▸ Stated goal: Keep only the lines from the top of the listing through the one with "# their bright", and reproduce them unaltered.

▸ Information shown:
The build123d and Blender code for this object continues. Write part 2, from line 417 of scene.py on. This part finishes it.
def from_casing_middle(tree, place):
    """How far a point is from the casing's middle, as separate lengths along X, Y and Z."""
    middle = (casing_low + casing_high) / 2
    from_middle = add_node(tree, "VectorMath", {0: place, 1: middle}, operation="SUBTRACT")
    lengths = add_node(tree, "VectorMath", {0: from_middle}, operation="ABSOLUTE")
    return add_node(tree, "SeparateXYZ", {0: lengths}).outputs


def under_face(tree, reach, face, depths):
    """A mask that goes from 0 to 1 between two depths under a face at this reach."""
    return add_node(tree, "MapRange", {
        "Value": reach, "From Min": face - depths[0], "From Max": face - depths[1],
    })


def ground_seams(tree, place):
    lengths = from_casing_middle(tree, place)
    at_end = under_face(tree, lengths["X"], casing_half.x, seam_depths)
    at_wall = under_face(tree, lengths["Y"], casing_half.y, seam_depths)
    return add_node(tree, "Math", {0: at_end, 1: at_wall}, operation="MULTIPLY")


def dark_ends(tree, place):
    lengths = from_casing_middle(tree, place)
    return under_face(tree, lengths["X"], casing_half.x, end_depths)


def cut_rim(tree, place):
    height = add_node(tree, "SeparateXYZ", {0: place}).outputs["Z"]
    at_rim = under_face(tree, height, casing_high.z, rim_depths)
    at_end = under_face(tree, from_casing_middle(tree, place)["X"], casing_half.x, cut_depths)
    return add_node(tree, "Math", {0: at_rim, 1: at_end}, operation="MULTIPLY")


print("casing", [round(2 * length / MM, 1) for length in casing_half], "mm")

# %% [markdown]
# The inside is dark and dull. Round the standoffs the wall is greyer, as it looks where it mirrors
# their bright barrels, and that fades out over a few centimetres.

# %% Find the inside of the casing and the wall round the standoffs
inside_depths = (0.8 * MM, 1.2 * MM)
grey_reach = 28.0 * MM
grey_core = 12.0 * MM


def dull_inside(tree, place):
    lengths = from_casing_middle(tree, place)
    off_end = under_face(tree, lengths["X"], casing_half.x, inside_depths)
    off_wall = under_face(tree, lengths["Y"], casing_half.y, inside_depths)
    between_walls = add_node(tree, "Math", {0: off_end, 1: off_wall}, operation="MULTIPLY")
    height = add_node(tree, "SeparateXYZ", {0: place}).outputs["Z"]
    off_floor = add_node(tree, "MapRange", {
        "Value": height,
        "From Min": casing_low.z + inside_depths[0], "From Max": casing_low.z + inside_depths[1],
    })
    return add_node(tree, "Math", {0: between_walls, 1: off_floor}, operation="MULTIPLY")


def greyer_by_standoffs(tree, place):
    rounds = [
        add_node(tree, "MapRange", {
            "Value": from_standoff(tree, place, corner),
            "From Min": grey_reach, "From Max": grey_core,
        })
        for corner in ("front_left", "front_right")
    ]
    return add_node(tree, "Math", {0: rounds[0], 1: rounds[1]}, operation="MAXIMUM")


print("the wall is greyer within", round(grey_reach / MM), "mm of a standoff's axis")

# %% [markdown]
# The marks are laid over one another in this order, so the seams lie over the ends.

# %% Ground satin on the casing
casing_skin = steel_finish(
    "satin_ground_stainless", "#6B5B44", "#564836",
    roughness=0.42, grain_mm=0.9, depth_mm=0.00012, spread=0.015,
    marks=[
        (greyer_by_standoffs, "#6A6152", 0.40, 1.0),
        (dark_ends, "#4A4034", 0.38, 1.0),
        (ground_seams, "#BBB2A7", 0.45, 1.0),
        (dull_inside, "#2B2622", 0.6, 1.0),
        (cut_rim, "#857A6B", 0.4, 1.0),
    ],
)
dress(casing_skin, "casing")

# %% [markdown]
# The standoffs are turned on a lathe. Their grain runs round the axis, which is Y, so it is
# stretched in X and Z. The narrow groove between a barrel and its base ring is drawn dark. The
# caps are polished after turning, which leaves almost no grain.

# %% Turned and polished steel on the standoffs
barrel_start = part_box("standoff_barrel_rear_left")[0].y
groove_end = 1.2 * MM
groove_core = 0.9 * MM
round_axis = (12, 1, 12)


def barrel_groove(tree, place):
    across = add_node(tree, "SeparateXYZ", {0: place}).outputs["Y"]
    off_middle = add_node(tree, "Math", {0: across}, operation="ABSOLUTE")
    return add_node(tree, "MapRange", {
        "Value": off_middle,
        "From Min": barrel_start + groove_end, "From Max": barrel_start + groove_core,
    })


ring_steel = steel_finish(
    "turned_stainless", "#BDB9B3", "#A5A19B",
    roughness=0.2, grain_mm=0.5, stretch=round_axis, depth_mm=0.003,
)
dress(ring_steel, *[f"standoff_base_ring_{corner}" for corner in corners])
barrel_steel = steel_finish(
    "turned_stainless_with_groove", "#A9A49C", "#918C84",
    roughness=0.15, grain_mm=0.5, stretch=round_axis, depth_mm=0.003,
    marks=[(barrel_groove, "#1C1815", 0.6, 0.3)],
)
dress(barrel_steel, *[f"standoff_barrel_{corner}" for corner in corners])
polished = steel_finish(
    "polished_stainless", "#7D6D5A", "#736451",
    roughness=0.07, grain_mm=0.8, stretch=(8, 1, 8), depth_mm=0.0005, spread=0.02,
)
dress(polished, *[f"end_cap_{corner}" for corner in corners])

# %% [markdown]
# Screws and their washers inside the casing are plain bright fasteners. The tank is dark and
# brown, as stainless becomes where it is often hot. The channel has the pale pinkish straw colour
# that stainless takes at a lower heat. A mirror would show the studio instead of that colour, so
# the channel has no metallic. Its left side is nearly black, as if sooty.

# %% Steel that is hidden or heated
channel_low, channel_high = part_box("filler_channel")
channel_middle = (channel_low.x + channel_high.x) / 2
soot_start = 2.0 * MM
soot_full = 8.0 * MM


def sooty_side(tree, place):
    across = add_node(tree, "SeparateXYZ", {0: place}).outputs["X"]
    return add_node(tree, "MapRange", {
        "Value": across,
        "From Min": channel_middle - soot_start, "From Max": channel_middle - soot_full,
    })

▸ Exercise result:
The build123d and Blender code for this object continues. Write part 2, from line 417 of scene.py on. This part finishes it.
def from_casing_middle(tree, place):
    """How far a point is from the casing's middle, as separate lengths along X, Y and Z."""
    middle = (casing_low + casing_high) / 2
    from_middle = add_node(tree, "VectorMath", {0: place, 1: middle}, operation="SUBTRACT")
    lengths = add_node(tree, "VectorMath", {0: from_middle}, operation="ABSOLUTE")
    return add_node(tree, "SeparateXYZ", {0: lengths}).outputs


def under_face(tree, reach, face, depths):
    """A mask that goes from 0 to 1 between two depths under a face at this reach."""
    return add_node(tree, "MapRange", {
        "Value": reach, "From Min": face - depths[0], "From Max": face - depths[1],
    })


def ground_seams(tree, place):
    lengths = from_casing_middle(tree, place)
    at_end = under_face(tree, lengths["X"], casing_half.x, seam_depths)
    at_wall = under_face(tree, lengths["Y"], casing_half.y, seam_depths)
    return add_node(tree, "Math", {0: at_end, 1: at_wall}, operation="MULTIPLY")


def dark_ends(tree, place):
    lengths = from_casing_middle(tree, place)
    return under_face(tree, lengths["X"], casing_half.x, end_depths)


def cut_rim(tree, place):
    height = add_node(tree, "SeparateXYZ", {0: place}).outputs["Z"]
    at_rim = under_face(tree, height, casing_high.z, rim_depths)
    at_end = under_face(tree, from_casing_middle(tree, place)["X"], casing_half.x, cut_depths)
    return add_node(tree, "Math", {0: at_rim, 1: at_end}, operation="MULTIPLY")


print("casing", [round(2 * length / MM, 1) for length in casing_half], "mm")

# %% [markdown]
# The inside is dark and dull. Round the standoffs the wall is greyer, as it looks where it mirrors
# their bright barrels, and that fades out over a few centimetres.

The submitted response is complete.